Hoje, é impossível não lançar um olhar crítico sobre o que parte do cristianismo se transformou: um movimento triunfalista, afastado da verdadeira essência da cruz, burocratizado, onde muitas de suas lideranças se rendem à cultura das redes sociais e adotam a lógica dos 'influencers', priorizando a autopromoção e reduzindo Jesus a um mero acessório.
“Crês nisso?” foi a pergunta de Jesus a Marta. Marta, você acredita que eu, Jesus, sou a ressurreição e a vida, e que quem crê em mim nunca morrerá? “Crês nisso?” é a pergunta que todos nós, cristãos de diferentes tradições, precisamos nos fazer. Qual é o verdadeiro significado de professar a fé em Jesus Cristo?
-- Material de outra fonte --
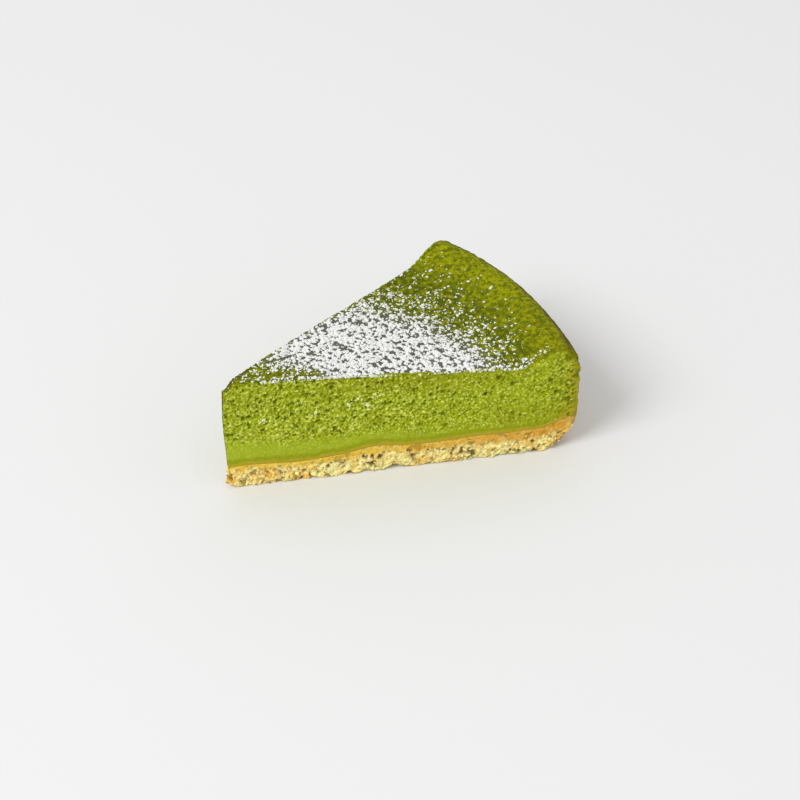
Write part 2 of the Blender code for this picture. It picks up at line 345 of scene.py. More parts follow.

Ao observar as práticas e discursos recorrentes, arrisco dizer que, muitas vezes, Jesus é um mero coadjuvante nas igrejas. As práticas seletivas que silenciam e excluem mulheres que buscam autonomia, ou que rejeitam pessoas LGBTQIAPN+ que desejam ser seguidoras de Jesus sem renunciar à sua identidade, são exemplos dessa realidade. Muitas igrejas desenvolvem projetos assistenciais, desde que os beneficiados não reivindiquem seu lugar na comunidade. Os ataques ao padre Júlio Lancellotti evidenciam essa situação. Falar de uma igreja voltada para os pobres tornou-se um discurso desprovido de autenticidade.
Não podemos prever o futuro do cristianismo diante de um mundo e de uma humanidade com tantas crises; ambiental, econômica, social, política e humanitária. Que a pergunta de Jesus a Marta, “Crês nisso?”, nos inspire a enfrentar nossas contradições com coragem e humildade.